The 2021-2022 Lease Up year began with many questions and thoughts filled with hope. Coming off of a worldwide pandemic where college campuses had been left mostly barren, without students to hand water bottles or tee shirts to, or residents waiting inside their homes to see which off-campus community might be their next best choice. Many wondered if this year would repeat itself, or if we were finally done hiding away. It wasn’t just the industry, it was the students, campus officials – and the world. As each university carefully constructed and sent out the notice to their students, and the ever-awaiting industry stating their plans to re-open campus, everyone wondered – will this last?
As more and more universities opened and students poured into cities all over the country, and from overseas (as allowed), new questions began as well – will they tour onsite? Or will they still only lease online? How do we need to staff our teams? How should we budget for marketing? How much promotional gear do we need for on-the-ground marketing?
Faster than any questions could be answered, pre-leasing began, and hit the ground running. Our industry was moving faster than anyone anticipated, and with new data that only a few saw coming.
The good news was that the answers to all of the questions came – and they were (mostly) all good, for those that knew what to expect on the ground.
2021-2022 proved what many have been saying for the past several years about the way that the world was moving for online touring and leasing. While the pandemic had shifted our prospective residents and guarantors to tour and lease online, many debated whether this would remain a long-term habit, or shift back to normal when the world did as well. This would also mean normal budget and line item spending. For those that expected this shift to remain, turns out they were right. While the students returned in person, their leasing habits did not. Most operators reported at the end of the year that their tours and leases remained consistently online. This freed up their onsite team members to focus on resident satisfaction, retention, and events. It also freed up marketing money to be moved into new areas of advertising.
This also meant that many are now looking at the best ways to properly tour and lease online – as they should. Go where your demographic is. And as it turns out, they are now online.
The other question that was answered during this comeback year was regarding the lease up as a whole, as well as rates. And the answer did not disappoint a single side of the country.
As a whole, the industry ended 2% above the previous year, according to College Houses reporting – with Studio Floorplans seeing the highest increase, and One bedrooms falling behind. Meanwhile, rates made news on multiple calls (and we are sure email chains as well) and publications – as the subject was seen in Student Housing Business, and most recently discussed in the September ShopTalk. This year, the industry reported over 15% increases across the board. With 6 bedrooms and 3 bedrooms taking the highest leap. These two floorplans are generally two of the more difficult to move. Three bedrooms especially being on many “Don’t do it” lists – in order to avoid roommate concerns and the like. Alas, here both are, showing up and showing out.
Lastly – a question not previously posed, but answered nonetheless, was about concessions. Likely because in our industry, it was simply assumed. It is merely a part of what we do. Of course, we would have to offer concessions the year we come back from a pandemic, right? Be competitive. Be aggressive. Come out strong and swift, before everyone else – just in case!

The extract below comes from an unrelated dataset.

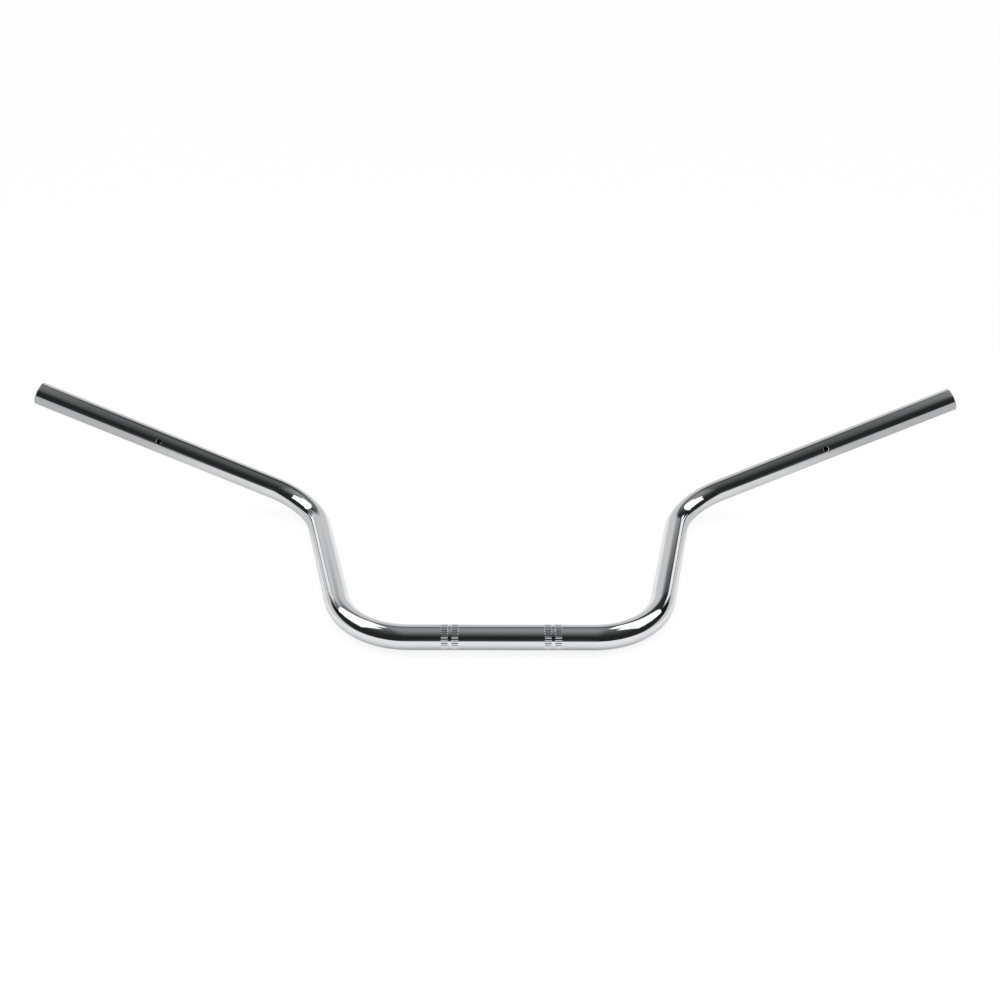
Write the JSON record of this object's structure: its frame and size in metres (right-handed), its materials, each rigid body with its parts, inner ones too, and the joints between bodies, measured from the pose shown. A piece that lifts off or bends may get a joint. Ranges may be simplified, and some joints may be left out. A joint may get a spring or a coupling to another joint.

Concessions were down as well. While they likely started out strong, along with possibly low and competitive rates, as one would expect from those seeking to grab up as many available students before the world potentially shuts down and everyone is sent back home again – it didn’t last long. Instead, the offers slowed down, the rates moved up – and our industry recovered as the world did.
Overall, as we reflect back on all that was and where we ended up – there were crucial items that many have taken away from what turned out to be a great recovery.
Your online presence really is vital to your business – that is where your prospective residents are, so be there, and be great. Find the best way to tour and lease to them where they are – always.
Put your marketing money where your prospective residents are – never where they aren’t (pssst, again, they are online now).
Offer the best that you have, as early as you can, right at the beginning – set hard deadlines, and then start getting your rates.
Never listen when someone says a floor plan never works. Market research is important, and every market is different. That little three-bedroom might be the difference between a loss and a huge win during our next major life event – and wouldn’t that be great?